## [Exercise]
Extract, word for word, every line from the one containing "Write part 2" through the one containing "RIDGE_MIDDLE_Z, RIDGE_SIDE_Z, RIDGE_HALF", with both end lines kept.

## [Listed entries]
_____

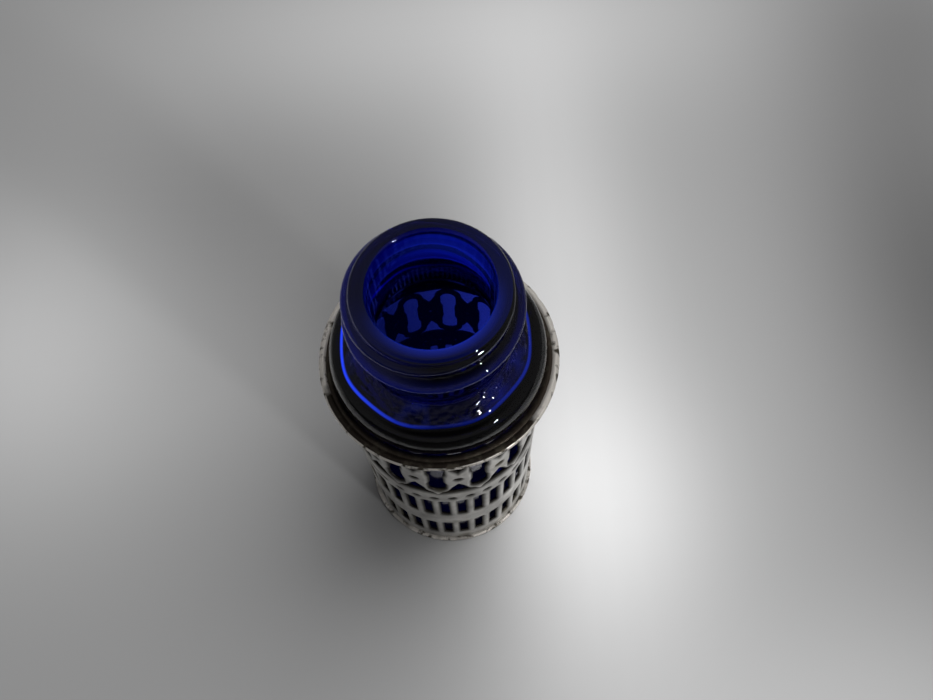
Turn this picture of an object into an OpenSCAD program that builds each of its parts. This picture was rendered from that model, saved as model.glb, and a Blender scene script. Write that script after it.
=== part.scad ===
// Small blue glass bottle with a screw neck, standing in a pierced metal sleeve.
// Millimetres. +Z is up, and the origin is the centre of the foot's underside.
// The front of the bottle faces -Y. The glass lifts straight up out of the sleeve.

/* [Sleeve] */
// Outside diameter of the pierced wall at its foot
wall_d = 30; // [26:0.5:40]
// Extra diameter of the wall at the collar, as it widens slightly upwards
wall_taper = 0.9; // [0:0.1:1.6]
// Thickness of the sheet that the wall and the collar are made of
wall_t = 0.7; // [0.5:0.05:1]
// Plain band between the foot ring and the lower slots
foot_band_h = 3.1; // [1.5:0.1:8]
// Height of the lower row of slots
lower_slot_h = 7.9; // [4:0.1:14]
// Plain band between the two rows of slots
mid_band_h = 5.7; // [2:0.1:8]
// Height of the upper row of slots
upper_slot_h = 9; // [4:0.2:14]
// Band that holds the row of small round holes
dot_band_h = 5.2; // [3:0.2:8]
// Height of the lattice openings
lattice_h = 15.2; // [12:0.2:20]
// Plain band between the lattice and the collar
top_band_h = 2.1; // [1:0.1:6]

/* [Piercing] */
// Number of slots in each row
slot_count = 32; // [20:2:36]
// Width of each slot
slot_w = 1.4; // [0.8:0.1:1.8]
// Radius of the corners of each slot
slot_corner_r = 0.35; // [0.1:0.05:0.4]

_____

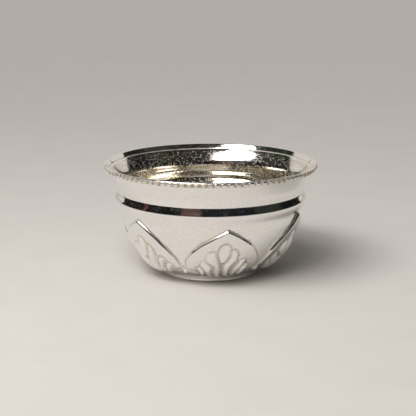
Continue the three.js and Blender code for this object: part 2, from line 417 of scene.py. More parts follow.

_____

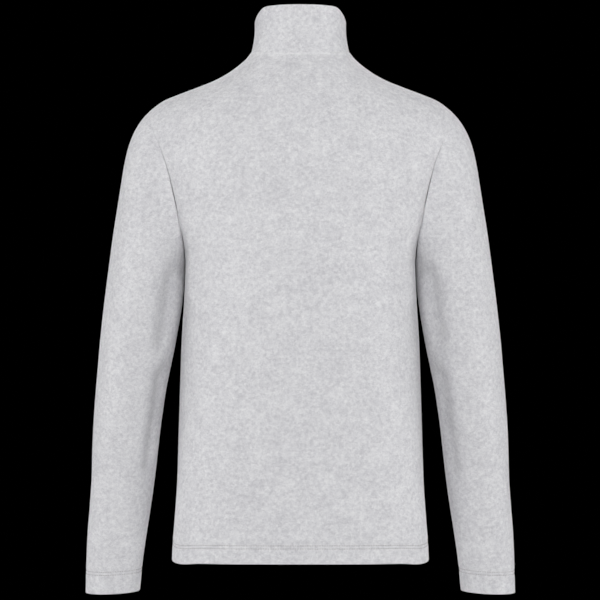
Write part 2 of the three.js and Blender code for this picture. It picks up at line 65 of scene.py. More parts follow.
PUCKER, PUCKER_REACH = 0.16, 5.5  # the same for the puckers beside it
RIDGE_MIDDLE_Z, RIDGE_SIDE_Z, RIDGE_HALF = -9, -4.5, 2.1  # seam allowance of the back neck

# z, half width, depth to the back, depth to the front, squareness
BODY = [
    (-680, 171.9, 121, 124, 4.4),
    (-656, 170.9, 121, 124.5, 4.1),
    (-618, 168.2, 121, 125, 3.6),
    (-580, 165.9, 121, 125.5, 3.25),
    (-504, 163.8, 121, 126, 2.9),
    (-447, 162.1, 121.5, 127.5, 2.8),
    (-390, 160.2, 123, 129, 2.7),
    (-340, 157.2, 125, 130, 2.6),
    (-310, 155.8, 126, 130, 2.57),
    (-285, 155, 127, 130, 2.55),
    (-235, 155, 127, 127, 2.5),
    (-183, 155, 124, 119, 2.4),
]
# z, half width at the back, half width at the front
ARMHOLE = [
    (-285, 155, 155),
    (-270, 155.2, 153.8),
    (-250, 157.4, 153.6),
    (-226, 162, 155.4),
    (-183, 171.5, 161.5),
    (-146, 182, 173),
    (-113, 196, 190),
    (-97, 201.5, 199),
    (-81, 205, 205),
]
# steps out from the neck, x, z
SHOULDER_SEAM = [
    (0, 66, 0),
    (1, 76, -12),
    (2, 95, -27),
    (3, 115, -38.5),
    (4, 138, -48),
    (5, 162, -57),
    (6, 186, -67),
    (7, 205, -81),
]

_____

## [Exercise solution]
Write part 2 of the three.js and Blender code for this picture. It picks up at line 65 of scene.py. More parts follow.
PUCKER, PUCKER_REACH = 0.16, 5.5  # the same for the puckers beside it
RIDGE_MIDDLE_Z, RIDGE_SIDE_Z, RIDGE_HALF = -9, -4.5, 2.1  # seam allowance of the back neck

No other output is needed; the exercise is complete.